> **Exercise objective**
Output nothing but the number of lines that include the word "materials".

> **Recorded data**
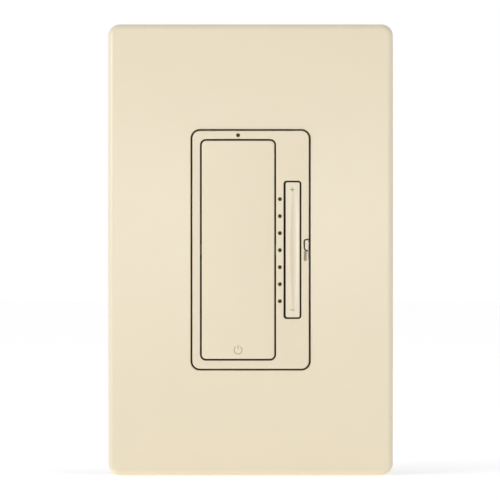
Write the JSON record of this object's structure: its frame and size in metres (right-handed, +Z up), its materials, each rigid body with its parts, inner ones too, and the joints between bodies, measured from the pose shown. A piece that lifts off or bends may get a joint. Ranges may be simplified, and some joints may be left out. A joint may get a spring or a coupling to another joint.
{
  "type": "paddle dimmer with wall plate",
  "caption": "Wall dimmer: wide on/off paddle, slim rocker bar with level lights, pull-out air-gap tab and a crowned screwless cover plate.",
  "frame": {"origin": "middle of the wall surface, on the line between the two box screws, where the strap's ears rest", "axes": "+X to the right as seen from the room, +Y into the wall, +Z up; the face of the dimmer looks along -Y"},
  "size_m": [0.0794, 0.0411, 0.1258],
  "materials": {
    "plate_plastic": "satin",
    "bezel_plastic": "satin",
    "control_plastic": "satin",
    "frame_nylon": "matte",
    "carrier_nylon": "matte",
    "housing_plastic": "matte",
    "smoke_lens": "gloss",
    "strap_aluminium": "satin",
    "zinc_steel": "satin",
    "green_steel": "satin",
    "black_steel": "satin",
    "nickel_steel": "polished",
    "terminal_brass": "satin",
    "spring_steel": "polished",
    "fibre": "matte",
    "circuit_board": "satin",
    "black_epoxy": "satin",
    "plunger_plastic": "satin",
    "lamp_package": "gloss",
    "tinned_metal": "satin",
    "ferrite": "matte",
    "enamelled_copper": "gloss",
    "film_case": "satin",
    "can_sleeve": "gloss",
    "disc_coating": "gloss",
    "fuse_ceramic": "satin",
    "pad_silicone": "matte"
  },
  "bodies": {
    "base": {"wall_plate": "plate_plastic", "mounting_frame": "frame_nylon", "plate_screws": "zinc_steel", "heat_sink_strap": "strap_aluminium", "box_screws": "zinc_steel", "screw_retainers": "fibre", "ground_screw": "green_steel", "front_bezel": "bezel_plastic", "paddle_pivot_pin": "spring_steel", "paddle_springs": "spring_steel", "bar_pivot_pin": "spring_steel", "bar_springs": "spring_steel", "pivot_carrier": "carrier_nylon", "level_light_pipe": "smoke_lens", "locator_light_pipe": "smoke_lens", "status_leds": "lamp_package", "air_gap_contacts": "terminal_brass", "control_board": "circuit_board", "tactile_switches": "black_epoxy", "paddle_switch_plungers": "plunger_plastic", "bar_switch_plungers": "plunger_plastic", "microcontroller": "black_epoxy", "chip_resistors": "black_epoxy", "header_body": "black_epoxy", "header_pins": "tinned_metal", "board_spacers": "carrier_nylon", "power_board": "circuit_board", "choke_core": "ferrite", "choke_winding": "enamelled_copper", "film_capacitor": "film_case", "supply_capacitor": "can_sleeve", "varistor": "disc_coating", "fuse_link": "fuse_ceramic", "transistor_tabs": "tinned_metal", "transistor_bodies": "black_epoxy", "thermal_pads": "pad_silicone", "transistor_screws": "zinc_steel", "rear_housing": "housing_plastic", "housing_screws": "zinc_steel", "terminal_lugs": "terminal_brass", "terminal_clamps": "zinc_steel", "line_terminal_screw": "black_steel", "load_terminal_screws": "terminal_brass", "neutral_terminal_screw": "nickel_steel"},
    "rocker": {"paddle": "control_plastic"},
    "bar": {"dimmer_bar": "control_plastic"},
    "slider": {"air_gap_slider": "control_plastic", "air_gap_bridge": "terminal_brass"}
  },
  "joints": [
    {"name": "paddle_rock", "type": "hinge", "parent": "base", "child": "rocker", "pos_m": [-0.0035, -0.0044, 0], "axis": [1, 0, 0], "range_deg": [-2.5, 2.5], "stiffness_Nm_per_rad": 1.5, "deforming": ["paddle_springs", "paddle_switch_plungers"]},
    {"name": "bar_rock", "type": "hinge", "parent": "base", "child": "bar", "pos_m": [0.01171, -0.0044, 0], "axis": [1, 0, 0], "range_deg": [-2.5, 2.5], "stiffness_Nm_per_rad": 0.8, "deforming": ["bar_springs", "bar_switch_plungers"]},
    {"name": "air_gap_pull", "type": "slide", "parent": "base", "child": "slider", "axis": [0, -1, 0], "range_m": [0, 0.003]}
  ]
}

* * *

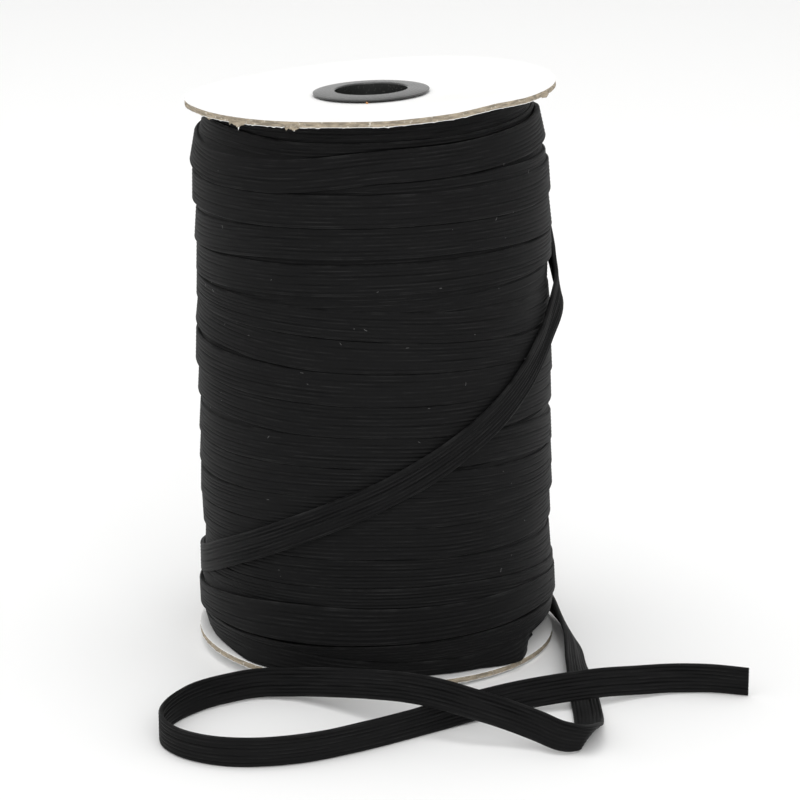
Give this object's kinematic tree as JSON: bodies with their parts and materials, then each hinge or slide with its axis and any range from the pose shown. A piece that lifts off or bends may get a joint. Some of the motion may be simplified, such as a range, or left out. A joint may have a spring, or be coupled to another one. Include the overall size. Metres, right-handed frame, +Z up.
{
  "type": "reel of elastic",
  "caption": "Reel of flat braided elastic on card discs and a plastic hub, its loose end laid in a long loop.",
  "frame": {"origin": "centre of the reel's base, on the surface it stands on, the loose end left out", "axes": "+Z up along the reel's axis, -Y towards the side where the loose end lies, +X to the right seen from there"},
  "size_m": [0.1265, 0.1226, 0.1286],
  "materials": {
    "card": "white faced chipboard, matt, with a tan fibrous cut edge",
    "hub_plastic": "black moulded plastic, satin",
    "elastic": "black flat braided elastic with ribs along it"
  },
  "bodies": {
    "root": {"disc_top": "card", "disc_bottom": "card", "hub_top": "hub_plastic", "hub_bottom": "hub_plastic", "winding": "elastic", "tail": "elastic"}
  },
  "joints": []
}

> **Solved problem**
4